The mother said that normally her baby girl would put up her arms to be lifted out but she didn't and "carried on playing with the bubbles", North Wales Live reports.

She realised there were no towels and that they were in the bedroom.

"She said 'Mummy's going to get towels' and left the bathroom," Gittins said.

"She could hear Mia talking and singing in the bath next door. She shouted her (Mia's) name to confirm she was there."

"Then a pink brush she had been playing with banged on the side of the bath."

"She ran in and found her lying face down in the water."

"She lifted her out.
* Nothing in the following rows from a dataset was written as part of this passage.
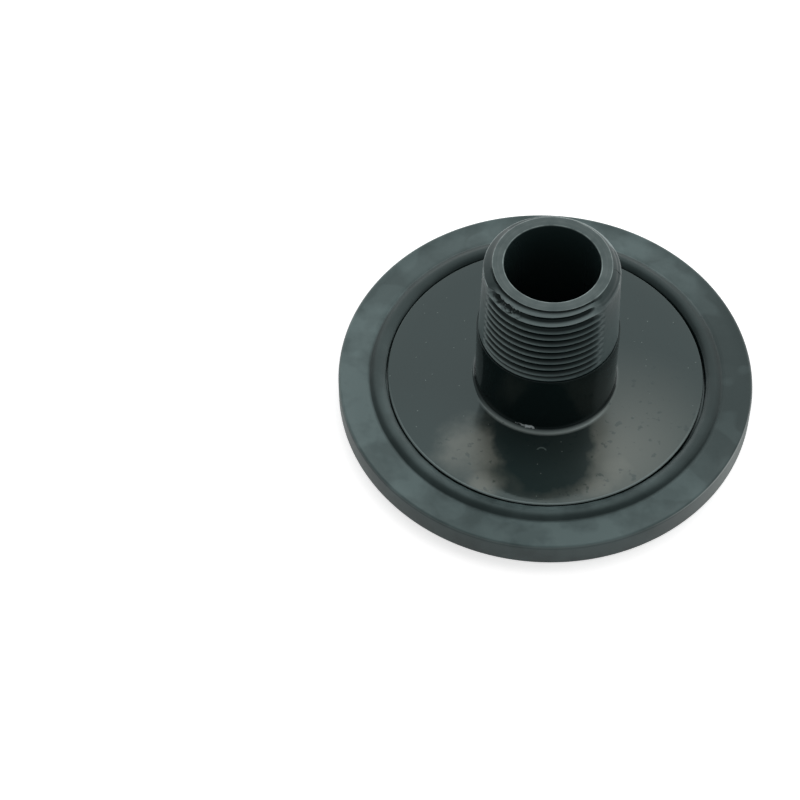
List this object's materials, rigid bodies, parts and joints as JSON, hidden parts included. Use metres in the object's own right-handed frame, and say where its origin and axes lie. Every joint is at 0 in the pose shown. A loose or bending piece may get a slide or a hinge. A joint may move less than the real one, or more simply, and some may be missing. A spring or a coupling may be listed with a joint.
{
  "type": "coarse bubble aerator",
  "caption": "Round rubber-capped disc diffuser with air holes in its flat face and a hollow tapered pipe thread spigot behind.",
  "frame": {"origin": "centre of the rubber face's footprint, on the spigot's axis, at the plane it rests on", "axes": "+Z along the spigot, away from the rubber face; the first air hole lies on +X"},
  "size_m": [0.0822, 0.0822, 0.0403],
  "materials": {
    "base_plastic": "injection moulded black plastic, polished collar and plate, satin thread",
    "cap_rubber": "moulded rubber, matt, with a faint grey-green bloom"
  },
  "bodies": {
    "root": {"base": "base_plastic", "cap": "cap_rubber"}
  },
  "joints": []
}
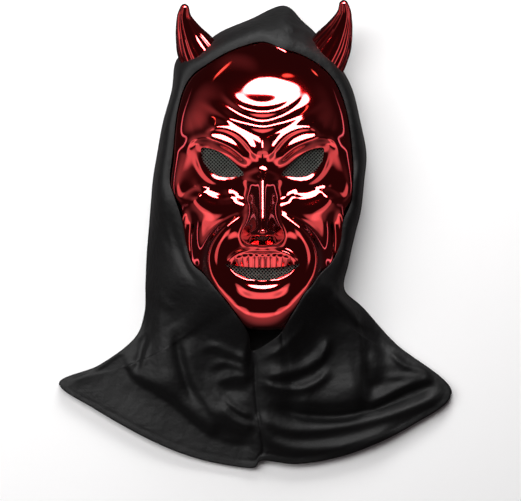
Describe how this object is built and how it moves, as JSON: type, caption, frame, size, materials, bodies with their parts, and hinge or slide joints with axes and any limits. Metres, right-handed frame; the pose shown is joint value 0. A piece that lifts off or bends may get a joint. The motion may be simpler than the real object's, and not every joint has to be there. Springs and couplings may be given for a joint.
{
  "type": "devil mask",
  "caption": "Rigid horned devil face mask with a scowling wrinkled face, gauze behind its openings and a soft hood with a cape, lying face up.",
  "frame": {"origin": "on the resting plane, on the flat back of the hood, under the mask's centre line", "axes": "+X to the right of a viewer who looks at the face, +Y towards the crown and the horns, +Z out of the face, up from the table it lies on"},
  "size_m": [0.357, 0.4225, 0.1019],
  "materials": {
    "metallised_plastic": "vacuum-metallised, clear red lacquer, mirror gloss",
    "gauze": "black punched gauze",
    "satin": "black satin, soft sheen"
  },
  "bodies": {
    "root": {"mask_shell": "metallised_plastic", "eye_mesh_left": "gauze", "eye_mesh_right": "gauze", "mouth_mesh": "gauze", "hood": "satin"}
  },
  "joints": []
}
She was pink and floppy and not breathing."

The inquest heard how Eastham-Jones placed her daughter on the floor and performed CPR and after four or five compressions, the baby vomited water.

The mother then dialled 999 and paramedics responded to the scene within five minutes and rushed the child to Glan Clwyd Hospital before being airlifted to Royal Stoke University Hospital (RSUH) in Stoke-on-Trent.

Dr Mark Bebbington, a consultant paediatric intensive care specialist at RSUH, said he had been told that the child "was left in the bath for approximately one minute plus by her mother".

The doctors tried their best to save the child but she was pronounced dead the following day on January 18.

Dr Jo McPartland, a paediatric pathologist at Alder Hey Children’s Hospital on Merseyside conducted an autopsy and declared the cause of death was from multiple organ failure, consistent with drowning.

On Tuesday, the coroner ruled the baby girl’s death as an accident.

The coroner today ruled Mia’s death as accidental.

"She was left for a very, very short time by her mother in the bath, and sadly the circumstances which occurred thereafter were those which resulted in her passing," Gittins said.

"I would like to record my very sincere condolences to the family of Mia in her tragic loss."